Speculation about the future of the investment bank compounded the impact of Wall Street’s worst first half for securities trading in a decade. Equities trading slumped 32% from a year earlier, and fixed income fell 11%. By comparison, overall trading at the five biggest Wall Street banks fell 8%. Swiss rival UBS Group AG on Tuesday reported a 9% slump in equities trading and 7% lower revenue from fixed income.

Losing Business

Deutsche Bank said it started losing business during the quarter as it became clear it would exit equities. Sergio Ermotti, the UBS CEO, said Tuesday that some of the balances from the German lender’s business are coming to his bank’s prime brokerage unit.

As part of its exit from equities, the German lender had agreed to transfer some 150 billion euros of balances linked to hedge funds to French rival BNP Paribas SA, but clients have been pulling about $1 billion of funds per day and going elsewhere as the firms iron out the details, people familiar with the matter have said. Deutsche Bank is planning to auction its equity derivatives portfolio and kick off the process in the coming weeks, a person familiar with the matter said.

At the global transaction bank, which Sewing is separating from the investment bank to make it the centerpiece of a new corporate bank division headed by Stefan Hoops, revenue was essentially flat when adjusting for a one-time gain a year earlier.
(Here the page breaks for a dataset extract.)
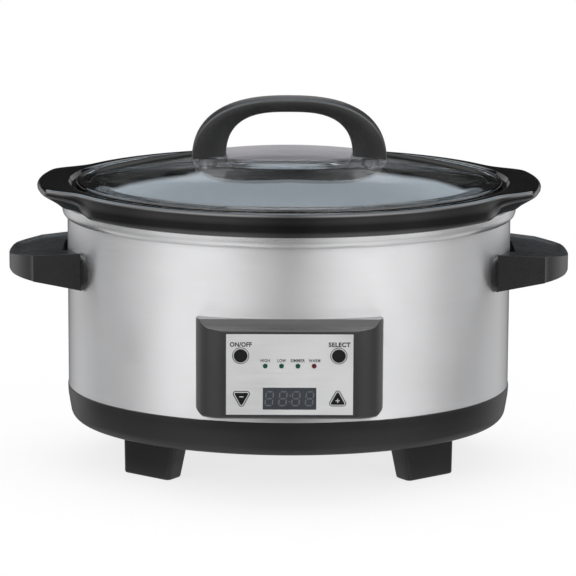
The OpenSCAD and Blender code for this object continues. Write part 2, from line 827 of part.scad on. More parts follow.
module handle_gaskets() {
  color([0.1, 0.1, 0.1]) mirrored_x() difference() {
    translate([0, 10.5, 0]) rotate([90, 0, 0]) linear_extrude(21) intersection() {
      polygon(concat(
        [[leg_x - 11.5, glass_under_leg(0)[0][1]], [leg_x - 11.5, glass_under_leg(1)[0][1]]],
        glass_under_leg(1), [for (i = [4:-1:0]) glass_under_leg(0)[i]]
      ));
      translate([leg_x - 15, 200]) square([26.5, 60]);
    }
    post(leg_x, 0, 3, 220, 262);
  }
}

module lid_washers() {
  color([0.5, 0.5, 0.52]) mirrored_x() difference() {
    post(leg_x, 0, 6.8, washer_z, washer_z + 3.6);
    post(leg_x, 0, 2.1, 220, 252);
  }
}

module lid_screws() {
  color([0.74, 0.74, 0.75]) mirrored_x() {
    post(leg_x, 0, 4.4, washer_z - 2.8, washer_z);
    post(leg_x, 0, 2, washer_z, 250);
  }
}

outer_shell();
collar_ring();
liner_pot();
heat_shield();
heat_band();
heater_straps();
strap_screws();
base_pan();
feet();
foot_screws();
foot_pads();
liner_brackets();
floor_deflector();
base_screws();
side_handle_left();
side_handle_right();
handle_plates();
handle_screws();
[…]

The German lender’s overhaul resulted in the departure of investment banking head Garth Ritchie. Sewing has taken over oversight over the division at the management board level while operational oversight has been split between Hoops; Mark Fedorcik, head of the investment bank; and Ram Nayak, in charge of fixed-income trading. Christiana Riley, who’s running the bank’s U.S. operations, will join the management board pending regulatory approval.